LGBTQ students have been historically a target for bullies, and Polytechnic has clubs and resources to help them. Messages against bullying are often read over the school’s loud speaker—a reflection of the alarm that many educators feel since some high-profile suicides of bullied gay kids.

Schools Safer Than Home?

Another senior at Polytechnic shied away from the bullying label, even when hearing what most people would think of as hate speech. “I’ve never really got bullied in my life. Some people get offended when they’re called a f—-t, but I don’t let it phase me. I just keep going,” he said.

We’re not sharing his name, because he says he hasn’t told his father that he’s gay. He fears that his father will get angry.

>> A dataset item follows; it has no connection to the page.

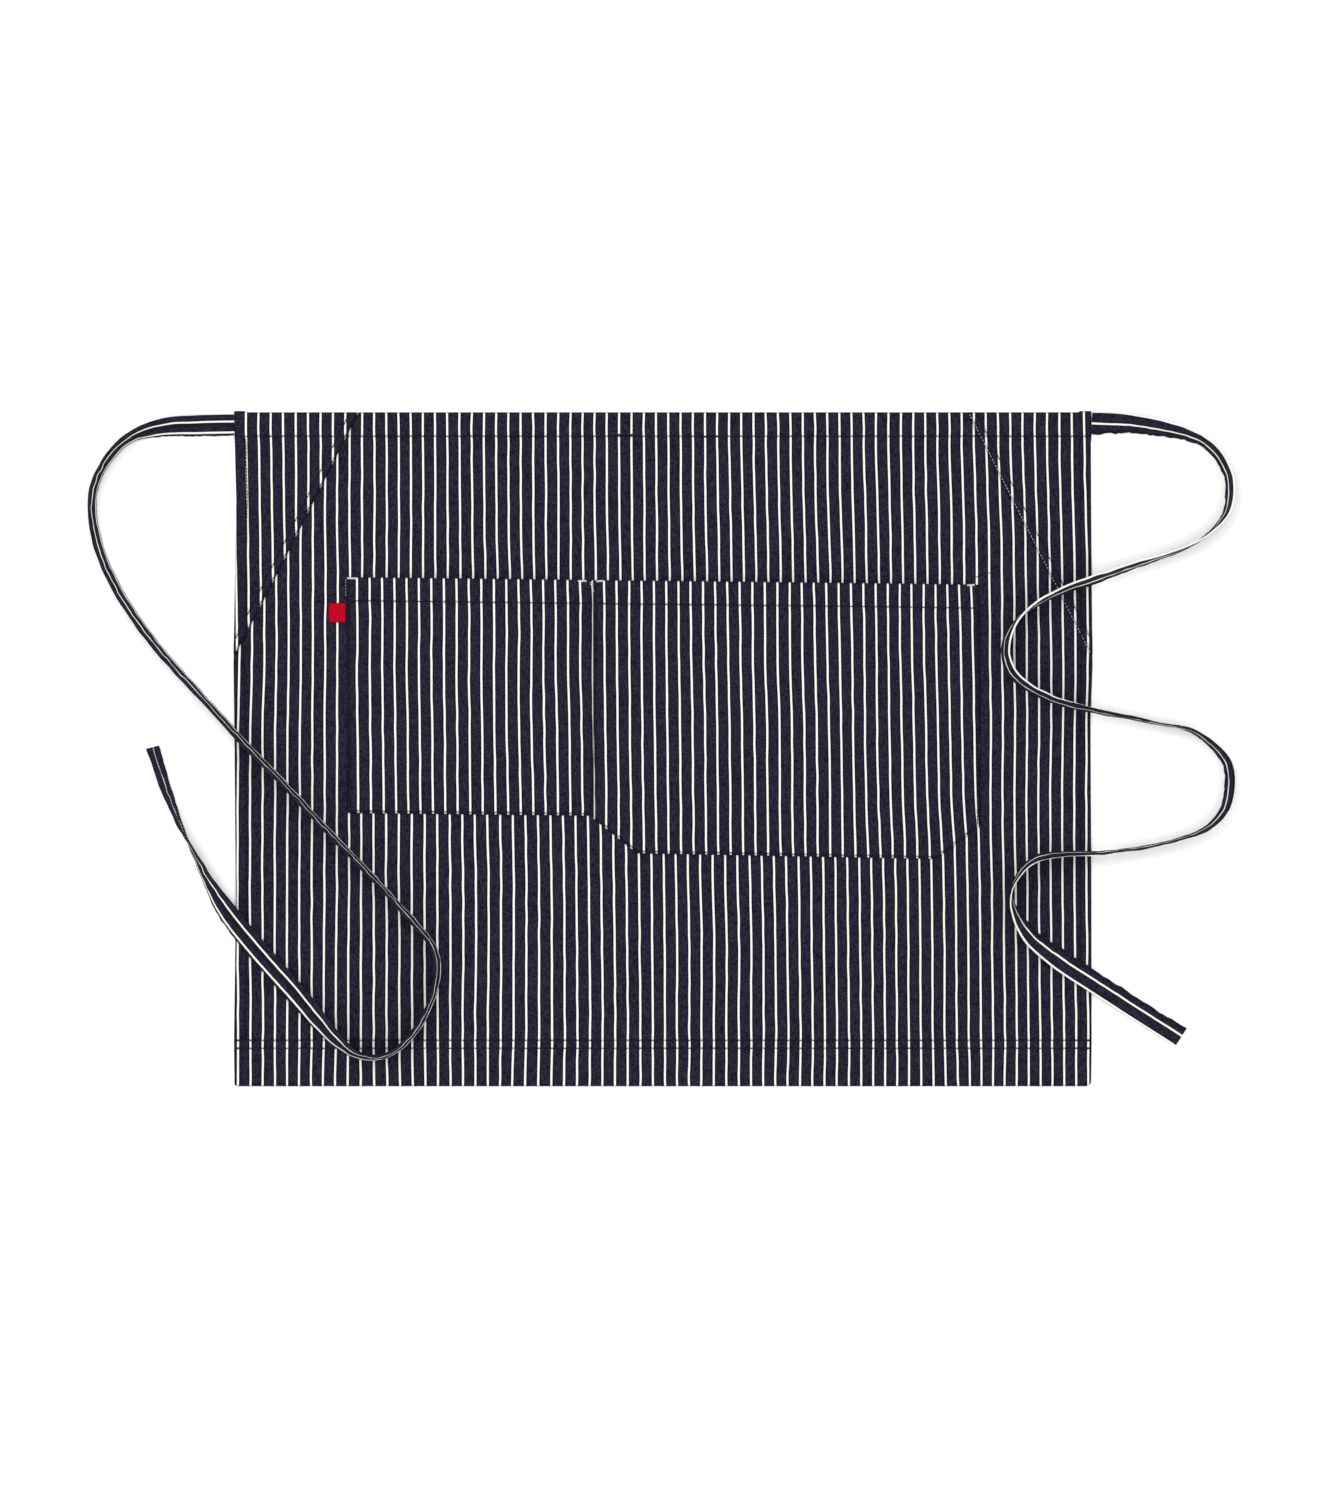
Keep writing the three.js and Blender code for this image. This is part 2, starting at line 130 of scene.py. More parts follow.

“He asked me if I was gay, and I told him no. But he should know, though. By the way I act and talk and socialize with other people,” he said.

Vicious Taunts From Little Kids

Margaret Guitierrez says she faced constant, brutal teasing when she was younger for being chubby. Her teachers stayed out of it, until she fought back after a kid insulted her dad.

“At the time he had been taken into jail, And so whenever they were picking on me they brought that up,” she said.

She felt like she couldn’t stand it.

“I swung. And he had to get five stitches in his eyebrow.”

The school asked Margaret to write an apology letter.

Margaret says the bullying eventually stopped. “By the time I got to eighth grade, people were growing up, and realizing that it was wrong,” she said.

Margaret, now a senior at Dubiski Career High school in Grand Prairie, is proud of surviving childhood bullying. She recently ran into the boy she’d fought with and sent to the emergency room.

“He came and apologized to me,” she said. “It was a little late, but it was still nice that he did.”